3D code data

════════════════

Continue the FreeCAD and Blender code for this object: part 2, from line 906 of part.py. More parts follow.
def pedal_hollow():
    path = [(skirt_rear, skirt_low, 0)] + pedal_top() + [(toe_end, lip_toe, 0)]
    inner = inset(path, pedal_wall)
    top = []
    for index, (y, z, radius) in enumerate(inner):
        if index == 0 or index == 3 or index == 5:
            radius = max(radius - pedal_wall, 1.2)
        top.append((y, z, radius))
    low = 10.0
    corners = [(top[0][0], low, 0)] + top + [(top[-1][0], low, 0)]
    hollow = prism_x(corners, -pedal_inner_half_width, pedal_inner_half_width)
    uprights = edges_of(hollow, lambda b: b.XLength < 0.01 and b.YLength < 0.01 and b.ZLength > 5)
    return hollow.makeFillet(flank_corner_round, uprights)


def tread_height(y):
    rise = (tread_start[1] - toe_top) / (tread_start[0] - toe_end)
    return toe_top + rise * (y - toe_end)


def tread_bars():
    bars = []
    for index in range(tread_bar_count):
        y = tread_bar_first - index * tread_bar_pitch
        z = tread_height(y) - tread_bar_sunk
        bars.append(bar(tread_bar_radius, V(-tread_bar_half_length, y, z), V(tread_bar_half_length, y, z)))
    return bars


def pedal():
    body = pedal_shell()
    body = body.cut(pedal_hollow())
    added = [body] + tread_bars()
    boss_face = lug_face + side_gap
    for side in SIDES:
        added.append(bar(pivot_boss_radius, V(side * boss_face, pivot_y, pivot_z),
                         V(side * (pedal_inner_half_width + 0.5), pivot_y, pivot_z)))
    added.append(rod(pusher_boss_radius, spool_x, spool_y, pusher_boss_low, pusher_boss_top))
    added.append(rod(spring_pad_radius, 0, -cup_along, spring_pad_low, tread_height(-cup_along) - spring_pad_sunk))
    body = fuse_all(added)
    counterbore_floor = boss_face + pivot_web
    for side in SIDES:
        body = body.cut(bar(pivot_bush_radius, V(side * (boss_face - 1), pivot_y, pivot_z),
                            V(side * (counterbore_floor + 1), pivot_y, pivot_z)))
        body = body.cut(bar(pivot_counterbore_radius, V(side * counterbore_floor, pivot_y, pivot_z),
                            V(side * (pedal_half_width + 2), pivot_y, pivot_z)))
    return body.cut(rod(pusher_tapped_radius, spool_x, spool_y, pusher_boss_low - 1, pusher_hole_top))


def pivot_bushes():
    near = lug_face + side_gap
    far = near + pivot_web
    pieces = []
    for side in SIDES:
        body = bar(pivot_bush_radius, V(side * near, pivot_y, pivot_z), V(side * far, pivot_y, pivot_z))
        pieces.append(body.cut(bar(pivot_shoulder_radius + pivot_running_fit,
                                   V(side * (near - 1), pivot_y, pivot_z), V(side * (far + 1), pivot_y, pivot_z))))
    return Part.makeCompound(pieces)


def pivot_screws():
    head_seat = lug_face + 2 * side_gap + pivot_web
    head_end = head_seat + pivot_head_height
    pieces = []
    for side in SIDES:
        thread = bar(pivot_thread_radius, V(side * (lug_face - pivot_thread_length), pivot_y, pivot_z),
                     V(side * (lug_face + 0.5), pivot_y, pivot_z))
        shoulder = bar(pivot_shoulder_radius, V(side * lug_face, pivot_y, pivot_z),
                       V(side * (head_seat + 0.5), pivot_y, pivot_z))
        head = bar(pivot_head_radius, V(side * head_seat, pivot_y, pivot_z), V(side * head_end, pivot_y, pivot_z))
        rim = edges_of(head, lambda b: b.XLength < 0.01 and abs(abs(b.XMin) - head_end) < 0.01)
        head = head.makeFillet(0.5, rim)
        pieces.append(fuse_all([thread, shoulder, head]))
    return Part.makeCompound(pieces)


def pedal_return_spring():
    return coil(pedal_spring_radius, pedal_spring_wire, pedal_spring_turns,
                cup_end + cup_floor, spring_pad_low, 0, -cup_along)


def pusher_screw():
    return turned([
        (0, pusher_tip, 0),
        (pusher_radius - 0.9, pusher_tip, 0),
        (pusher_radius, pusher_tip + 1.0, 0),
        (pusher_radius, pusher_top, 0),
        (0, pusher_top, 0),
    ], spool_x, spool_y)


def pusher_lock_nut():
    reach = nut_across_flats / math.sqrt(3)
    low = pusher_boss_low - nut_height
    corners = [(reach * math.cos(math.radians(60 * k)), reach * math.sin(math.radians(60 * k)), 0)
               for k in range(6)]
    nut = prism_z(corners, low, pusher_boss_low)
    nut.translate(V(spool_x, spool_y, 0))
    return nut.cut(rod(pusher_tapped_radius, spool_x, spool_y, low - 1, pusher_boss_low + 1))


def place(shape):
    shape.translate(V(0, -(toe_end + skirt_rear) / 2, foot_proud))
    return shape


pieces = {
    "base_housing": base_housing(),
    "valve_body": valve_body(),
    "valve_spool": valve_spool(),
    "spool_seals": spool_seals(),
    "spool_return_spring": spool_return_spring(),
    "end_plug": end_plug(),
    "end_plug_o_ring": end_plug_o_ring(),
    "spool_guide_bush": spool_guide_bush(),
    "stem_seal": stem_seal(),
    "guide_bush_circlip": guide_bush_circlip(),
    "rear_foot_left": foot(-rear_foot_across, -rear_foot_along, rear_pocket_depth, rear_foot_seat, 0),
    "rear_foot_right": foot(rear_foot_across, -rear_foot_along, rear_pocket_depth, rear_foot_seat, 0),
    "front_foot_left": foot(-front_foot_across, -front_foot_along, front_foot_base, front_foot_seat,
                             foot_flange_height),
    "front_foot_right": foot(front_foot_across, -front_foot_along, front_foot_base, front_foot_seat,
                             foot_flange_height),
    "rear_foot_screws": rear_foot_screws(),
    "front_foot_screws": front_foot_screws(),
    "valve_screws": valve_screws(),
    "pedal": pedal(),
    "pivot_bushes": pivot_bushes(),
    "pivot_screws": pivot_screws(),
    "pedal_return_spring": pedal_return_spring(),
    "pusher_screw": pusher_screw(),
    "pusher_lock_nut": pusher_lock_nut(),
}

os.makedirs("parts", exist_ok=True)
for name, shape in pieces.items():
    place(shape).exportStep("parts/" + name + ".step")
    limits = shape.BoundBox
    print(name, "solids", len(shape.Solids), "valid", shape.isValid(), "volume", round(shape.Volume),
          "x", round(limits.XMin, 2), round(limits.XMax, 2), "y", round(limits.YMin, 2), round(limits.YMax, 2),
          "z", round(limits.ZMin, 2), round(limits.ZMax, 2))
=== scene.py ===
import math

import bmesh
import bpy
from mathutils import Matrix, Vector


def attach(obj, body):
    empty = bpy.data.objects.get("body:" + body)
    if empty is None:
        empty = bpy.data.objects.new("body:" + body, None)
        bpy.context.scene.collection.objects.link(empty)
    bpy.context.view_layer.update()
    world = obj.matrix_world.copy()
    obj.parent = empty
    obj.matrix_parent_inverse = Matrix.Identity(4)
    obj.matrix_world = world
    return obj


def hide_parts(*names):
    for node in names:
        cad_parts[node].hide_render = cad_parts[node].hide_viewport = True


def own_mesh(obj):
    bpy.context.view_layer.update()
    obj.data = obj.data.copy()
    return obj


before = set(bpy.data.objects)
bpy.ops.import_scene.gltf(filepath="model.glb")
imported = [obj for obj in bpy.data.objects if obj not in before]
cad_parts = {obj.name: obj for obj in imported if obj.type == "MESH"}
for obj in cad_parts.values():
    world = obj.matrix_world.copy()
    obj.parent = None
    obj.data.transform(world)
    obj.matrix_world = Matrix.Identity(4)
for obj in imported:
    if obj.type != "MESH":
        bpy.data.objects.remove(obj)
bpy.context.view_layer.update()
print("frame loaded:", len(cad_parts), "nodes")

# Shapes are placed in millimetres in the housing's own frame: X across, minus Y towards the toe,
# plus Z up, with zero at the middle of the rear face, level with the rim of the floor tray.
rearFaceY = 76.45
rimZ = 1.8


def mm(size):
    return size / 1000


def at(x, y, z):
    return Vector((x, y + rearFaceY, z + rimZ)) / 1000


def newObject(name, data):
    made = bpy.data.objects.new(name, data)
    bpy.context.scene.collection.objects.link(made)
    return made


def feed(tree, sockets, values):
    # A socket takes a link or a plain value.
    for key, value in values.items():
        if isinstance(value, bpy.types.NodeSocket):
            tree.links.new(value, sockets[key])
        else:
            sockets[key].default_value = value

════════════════

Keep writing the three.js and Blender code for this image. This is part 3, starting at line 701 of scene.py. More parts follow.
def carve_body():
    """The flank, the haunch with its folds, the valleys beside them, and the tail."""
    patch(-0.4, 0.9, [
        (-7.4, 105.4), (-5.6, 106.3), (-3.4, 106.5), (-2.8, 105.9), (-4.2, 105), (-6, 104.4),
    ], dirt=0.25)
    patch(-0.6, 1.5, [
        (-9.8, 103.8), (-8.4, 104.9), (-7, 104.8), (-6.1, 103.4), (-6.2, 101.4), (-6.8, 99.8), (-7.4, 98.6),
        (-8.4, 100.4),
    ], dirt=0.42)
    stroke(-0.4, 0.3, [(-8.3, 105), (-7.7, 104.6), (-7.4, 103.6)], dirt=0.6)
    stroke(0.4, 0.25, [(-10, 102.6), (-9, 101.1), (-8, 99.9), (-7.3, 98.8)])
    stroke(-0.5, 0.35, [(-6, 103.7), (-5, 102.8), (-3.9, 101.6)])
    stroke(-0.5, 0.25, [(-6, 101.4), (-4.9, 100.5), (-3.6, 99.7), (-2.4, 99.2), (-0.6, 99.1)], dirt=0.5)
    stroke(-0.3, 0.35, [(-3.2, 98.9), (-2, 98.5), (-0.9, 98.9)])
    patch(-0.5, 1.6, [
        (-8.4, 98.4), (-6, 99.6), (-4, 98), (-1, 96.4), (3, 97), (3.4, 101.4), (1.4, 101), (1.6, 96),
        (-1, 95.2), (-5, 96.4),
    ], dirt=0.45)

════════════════

-- Exercise requirements --
Copy the records above exactly, beginning at the line that contains "limits = shape.BoundBox" and stopping after the line that contains "if empty is".

-- Solution for this exercise --
    limits = shape.BoundBox
    print(name, "solids", len(shape.Solids), "valid", shape.isValid(), "volume", round(shape.Volume),
          "x", round(limits.XMin, 2), round(limits.XMax, 2), "y", round(limits.YMin, 2), round(limits.YMax, 2),
          "z", round(limits.ZMin, 2), round(limits.ZMax, 2))
=== scene.py ===
import math

import bmesh
import bpy
from mathutils import Matrix, Vector


def attach(obj, body):
    empty = bpy.data.objects.get("body:" + body)
    if empty is None:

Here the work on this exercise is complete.